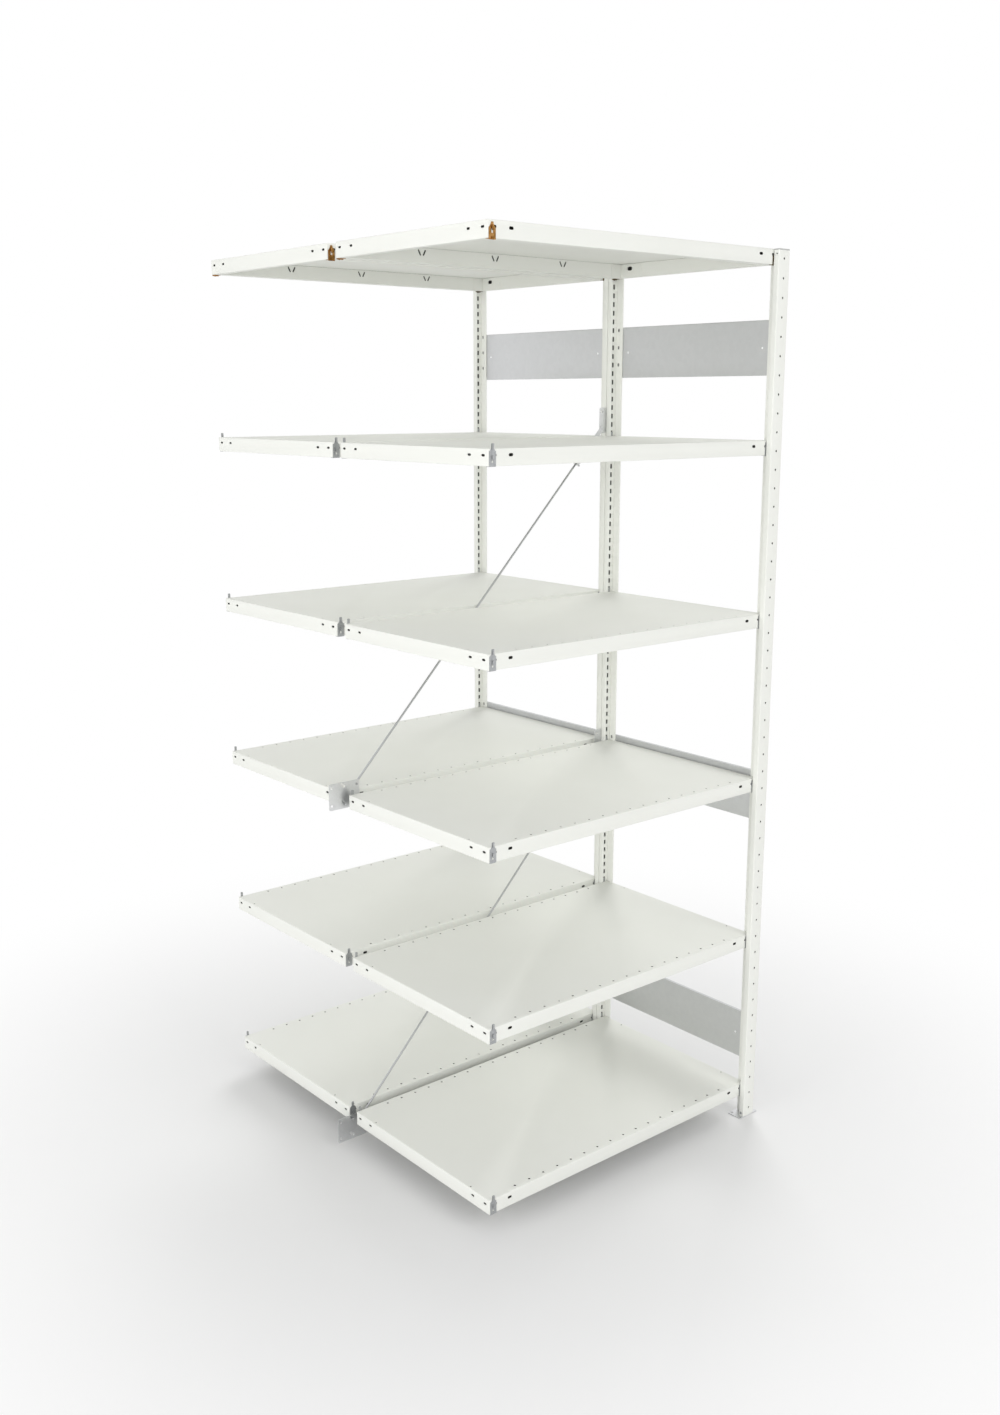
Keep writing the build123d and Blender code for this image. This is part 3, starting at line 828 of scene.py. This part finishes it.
def makeBracePlate(side):
    p = plate
    middle = plateMiddle("upper", side)
    low, high = (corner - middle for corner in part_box("brace_plate_upper_" + side))
    sheet = addSlot(low, high, "Y", p["corner"], segments=2)
    roundEdges(sheet, lambda a, b: not runsAlong("Y")(a, b), p["edge"], segments=1)
    through = p["sheet"]
    hole = addRound(p["holeRadius"], (0, -through, 0), (0, through, 0), corners=24)
    punch(sheet, spread(hole, [(x, 0, z) for x in (-p["holeX"], p["holeX"]) if x < high.x
                               for z in (-p["holeZ"], p["holeZ"])]))
    key = addRound(p["keyRadius"], (0, -through, 0), (0, through, 0), corners=24)
    halfSlot = p["keySlot"] / 2
    slot = addSlot((-p["keyReach"] - halfSlot, -through, -halfSlot), (0, through, halfSlot),
                   "Y", p["keySlot"] * p["keyRound"])
    slot.data.transform(Matrix.Rotation(math.radians(p["keyTurn"]), 4, "Y"))
    weld(key, slot)
    return punch(sheet, spread(key, [(0, 0, -p["keyZ"]), (0, 0, p["keyZ"])]))


for side in bayLines:
    plateMaster = makeBracePlate(side)
    for level in ("upper", "lower"):
        node = "brace_plate_%s_%s" % (level, side)
        here = Matrix.Translation(plateMiddle(level, side))
        piece = copyTo(plateMaster, "keyholed_" + node, here)
        dress(piece, "zinc_steel", "root", [node], "plate_zinc")
    bpy.data.objects.remove(plateMaster)
print("brace plates: 4")

# Brace rods, with their straps and tension nuts

brace = {
    "rodRadius": 3 * mm, "rodY": 5.75 * mm, "hookProud": 3.7 * mm, "bend": 7 * mm,
    "strapLength": 141 * mm, "strapSheet": 2 * mm, "strapHalf": 7 * mm, "strapMargin": 6 * mm,
    "strapBend": 2.5 * mm, "strapRound": (0.9, 0.75),     # shares of the margin and of the bend
    "tabCorner": 4 * mm, "tabHole": 3.3 * mm, "tongueHalf": 2.4 * mm, "tongueProud": 3.2 * mm,
    "endReach": 28 * mm, "threadLength": 46 * mm, "threadPitch": 1 * mm, "threadDepth": 0.55 * mm,
    "ridgeFoot": 0.95, "ridge": (0.42, 0.54, 0.96),       # shares of the core and of the pitch
    "threadSteps": 14,
    "nutHalf": 5 * mm, "nutHeight": 5.2 * mm, "nutClearance": 0.2 * mm, "nutChamfer": 0.8 * mm,
    "boreClearance": 0.05 * mm,
}


def diagonal(level):
    # the upper and the lower hole that one diagonal runs between
    toHole = Vector((plate["holeX"], 0, plate["holeZ"]))
    upper, lower = plateMiddle(level, "right") - toHole, plateMiddle(level, "left") + toHole
    return upper, lower


def diagonalPlace(level):
    # the diagonal's own frame: X down it from the upper hole, Y the bay's
    upper, lower = diagonal(level)
    x = (lower - upper).normalized()
    y = Vector((0, 1, 0))
    return Matrix.Translation(upper) @ Matrix((x, y, x.cross(y))).transposed().to_4x4()


def makeThread(length):
    # a ridge wound round a core, along Z from zero
    b = brace
    root, pitch = b["rodRadius"] - b["threadDepth"], b["threadPitch"]
    bpy.ops.object.select_all(action="DESELECT")
    bpy.ops.mesh.primitive_plane_add(size=1)
    ridge = bpy.context.active_object
    rise, fall, end = (pitch * share for share in b["ridge"])
    profile = [(root * b["ridgeFoot"], 0, 0), (b["rodRadius"], 0, rise), (b["rodRadius"], 0, fall),
               (root * b["ridgeFoot"], 0, end)]
    for index, spot in zip(ridge.data.polygons[0].vertices, profile):
        ridge.data.vertices[index].co = spot
    steps = b["threadSteps"]
    useModifier(ridge, "SCREW", axis="Z", steps=steps, render_steps=steps, screw_offset=pitch,
                iterations=int(length / pitch) - 1, use_merge_vertices=True, merge_threshold=tiny)
    return join(addRound(root, (0, 0, 0), (0, 0, length)), ridge)


def makeRod(span):
    b = brace
    y, bend = b["rodY"], b["bend"]
    start = b["strapLength"] - b["endReach"]
    plain = start + b["threadLength"]
    bpy.ops.object.select_all(action="DESELECT")
    bpy.ops.curve.primitive_nurbs_path_add()
    path = bpy.context.active_object
    spline = path.data.splines[0]
    route = [(plain, y, 0), (span / 2, y, 0), (span - bend, y, 0), (span, y, 0),
             (span, y - bend, 0), (span, -b["hookProud"], 0)]
    spline.points.add(len(route) - len(spline.points))
    for point, spot in zip(spline.points, route):
        point.co = (*spot, 1)
    spline.order_u = 3
    spline.use_endpoint_u = True
    spline.resolution_u = 10
    path.data.bevel_depth = b["rodRadius"]
    path.data.bevel_resolution = 4
    path.data.use_fill_caps = True
    pick(path)
    bpy.ops.object.convert(target="MESH")
    rod = bpy.context.active_object
    thread = makeThread(b["threadLength"])
    thread.data.transform(Matrix.Translation((start, y, 0)) @ Matrix.Rotation(math.pi / 2, 4, "Y"))
    return join(rod, thread)


def makeStrap():
    b = brace
    half, tabEnd = b["strapHalf"], b["strapLength"] + b["strapSheet"]
    face = -plate["sheet"] / 2
    back = face - b["strapSheet"]
    endShare, bendShare = b["strapRound"]
    flat = addSlot((-b["strapMargin"], back, -half), (tabEnd, face, half), "Y", tiny, segments=1)
    roundEdges(flat, lambda a, c: runsAlong("Y")(a, c) and a.x < 0, b["strapMargin"] * endShare,
               segments=4)
    tab = addBlock((b["strapLength"], back, -half), (tabEnd, b["rodY"] + half, half))
    top = b["rodY"] + half - tiny
    roundEdges(tab, lambda a, c: runsAlong("X")(a, c) and a.y > top, b["tabCorner"], segments=4)
    weld(flat, tab)
    corner = (tabEnd - tiny, back + tiny)
    roundEdges(flat, lambda a, c: runsAlong("Z")(a, c) and a.x > corner[0] and a.y < corner[1],
               b["strapBend"] * bendShare)
    tongue = addBlock((-b["strapSheet"] / 2, back, -b["tongueHalf"]),
                      (b["strapSheet"] / 2, -face + b["tongueProud"], b["tongueHalf"]))
    weld(flat, tongue)
    return punch(flat, addRound(b["tabHole"], (b["strapLength"] - half, b["rodY"], 0),
                                (tabEnd + half, b["rodY"], 0), corners=24))


turning = {"over": 1.001, "chamferShare": 0.55}     # the round that takes a hexagon's corners off


def makeHexagon(halfAcross, start, end, chamfer):
    # a hexagon along X, its corners taken off by a turned chamfer at both ends
    corner = halfAcross / math.cos(math.pi / 6)
    hexagon = addRound(corner, (start, 0, 0), (end, 0, 0), corners=6, turn=math.pi / 6)
    turned = addRound(corner * turning["over"], (start, 0, 0), (end, 0, 0), corners=48)
    roundEdges(turned, lambda a, b: abs(a.x - b.x) < tiny, chamfer * turning["chamferShare"],
               segments=1)
    useModifier(hexagon, "BOOLEAN", operation="INTERSECT", solver="EXACT", object=turned)
    bpy.data.objects.remove(turned)
    return hexagon


def makeNut():
    b = brace
    end = b["strapLength"] - b["nutClearance"]
    nut = makeHexagon(b["nutHalf"], end - b["nutHeight"], end, b["nutChamfer"])
    bore = addRound(b["rodRadius"] + b["boreClearance"], (end - 3 * b["nutHeight"], 0, 0),
                    (end + b["nutHeight"], 0, 0), corners=32)
    punch(nut, bore)
    nut.data.transform(Matrix.Translation((0, b["rodY"], 0)))
    return nut


upper, lower = diagonal("upper")
rodMaster, strapMaster, nutMaster = makeRod((lower - upper).length), makeStrap(), makeNut()
for level in ("upper", "lower"):
    here = diagonalPlace(level)
    dress(copyTo(rodMaster, "hooked_rod_" + level, here), "zinc_steel", "root",
          ["brace_rod_" + level])
    dress(copyTo(strapMaster, "folded_strap_" + level, here), "zinc_steel", "root",
          ["rod_strap_" + level], "plate_zinc")
    nutNode = "tension_nut_" + level
    dress(copyTo(nutMaster, "hexagon_" + nutNode, here), "zinc_steel", nutNode, [nutNode])
for master in (rodMaster, strapMaster, nutMaster):
    bpy.data.objects.remove(master)
print("brace rods, straps and tension nuts: 6")

# Bolts that join the two frames

bolt = {"radius": 2.6 * mm, "half": 4 * mm, "height": 3 * mm, "chamfer": 0.6 * mm,
        "heights": (1025 * mm, 1075 * mm, 2025 * mm, 2075 * mm)}


def makeBolt():
    b = bolt
    grip = plate["sheet"] / 2 + upright["wall"]
    head = makeHexagon(b["half"], grip, grip + b["height"], b["chamfer"])
    nut = makeHexagon(b["half"], -grip - b["height"], -grip, b["chamfer"])
    shank = addRound(b["radius"], (-grip - b["height"] / 2, 0, 0), (grip + b["height"] / 2, 0, 0))
    weld(shank, head, nut)
    shank.data.transform(Matrix.Rotation(math.pi / 2, 4, "Z"))
    return shank


boltMaster = makeBolt()
for index, height in enumerate(bolt["heights"]):
    here = Matrix.Translation((lineX, 0, height))
    piece = copyTo(boltMaster, "frame_bolt_%d" % (index + 1), here)
    dress(piece, "zinc_steel", "root", ["frame_bolts"])
bpy.data.objects.remove(boltMaster)
print("frame bolts: 4")

# Floor, light and background: a plain pale studio

studio = {
    # the floor's grey is darkened as painted shade near the unit, and fades to plain white between
    # fadeStart and fadeEnd
    "floorSize": 60, "floorDrop": 0.3 * mm, "floorColour": "#E8E8E8",
    "fadeStart": 0.45, "fadeEnd": 2.4,     # from the middle, where the floor turns plain white
    "white": 1.0, "surround": 0.60, "lampSize": 4.0, "aim": (0, 0, 1.1),
    "lamps": {     # the place and the power in watts of each
        "left": ((-8.0, 0.5, 3.2), 180),
        "frontLow": ((-6.0, -6.0, 1.6), 205),
        "frontHigh": ((1.0, -8.5, 5.4), 185),
        "back": ((6.5, 5.5, 4.4), 465),
    },
}


def seenDirectly(tree):
    # one for what the camera and glossy rays see, zero for light on the object
    seen = addNode(tree, "ShaderNodeLightPath").outputs
    either = addNode(tree, "ShaderNodeMath", {"operation": "MAXIMUM"},
                     {0: seen["Is Camera Ray"], 1: seen["Is Glossy Ray"]})
    return either.outputs["Value"]


def floorMaterial():
    # a matt floor that takes the soft shadow, and is seen as plain white far off, so it is darker
    # near the middle as painted shade
    material = bpy.data.materials.new("studioFloor")
    material.use_nodes = True
    tree = material.node_tree
    tree.nodes.clear()
    place = addNode(tree, "ShaderNodeTexCoord").outputs["Object"]
    distance = addNode(tree, "ShaderNodeVectorMath", {"operation": "LENGTH"}, {0: place})
    fade = addNode(tree, "ShaderNodeMapRange", {"interpolation_type": "SMOOTHSTEP",
                                                "From Min": studio["fadeStart"],
                                                "From Max": studio["fadeEnd"]},
                   {"Value": distance.outputs["Value"]})
    share = addNode(tree, "ShaderNodeMath", {"operation": "MULTIPLY"},
                    {0: fade.outputs["Result"], 1: seenDirectly(tree)})
    matt = addNode(tree, "ShaderNodeBsdfDiffuse", {"Color": colour(studio["floorColour"])})
    white = addNode(tree, "ShaderNodeEmission", {"Strength": studio["white"]})
    mix = addNode(tree, "ShaderNodeMixShader", {},
                  {0: share.outputs["Value"], 1: matt.outputs["BSDF"],
                   2: white.outputs["Emission"]})
    addNode(tree, "ShaderNodeOutputMaterial", {}, {"Surface": mix.outputs["Shader"]})
    return material


bpy.ops.mesh.primitive_plane_add(size=studio["floorSize"], location=(0, 0, -studio["floorDrop"]))
floor = bpy.context.active_object
floor.name = "studioFloor"
floor.data.materials.append(floorMaterial())

for name, (place, power) in studio["lamps"].items():
    bpy.ops.object.light_add(type="AREA", location=place)
    lamp = bpy.context.active_object
    lamp.name = name + "Light"
    lamp.data.size = studio["lampSize"]
    lamp.data.energy = power
    lamp.visible_glossy = False     # no lamp shows as a patch of glare on the paint
    toAim = Vector(studio["aim"]) - Vector(place)
    lamp.rotation_euler = toAim.to_track_quat("-Z", "Y").to_euler()

world = bpy.data.worlds.new("studioWorld")
bpy.context.scene.world = world
world.use_nodes = True
tree = world.node_tree
tree.nodes.clear()
soft = addNode(tree, "ShaderNodeBackground", {"Strength": studio["surround"]})
plain = addNode(tree, "ShaderNodeBackground", {"Strength": studio["white"]})
for node in (soft, plain):
    node.inputs["Color"].default_value = (1, 1, 1, 1)
mix = addNode(tree, "ShaderNodeMixShader", {},
              {0: seenDirectly(tree), 1: soft.outputs["Background"],
               2: plain.outputs["Background"]})
addNode(tree, "ShaderNodeOutputWorld", {}, {"Surface": mix.outputs["Shader"]})
bpy.context.scene.view_settings.view_transform = "Standard"
print("studio set")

+ + +

**Directions for this task**: Collect each line above holding the string "scene".

**Result for this exercise**:
Keep writing the build123d and Blender code for this image. This is part 3, starting at line 828 of scene.py. This part finishes it.
bpy.context.scene.world = world
bpy.context.scene.view_settings.view_transform = "Standard"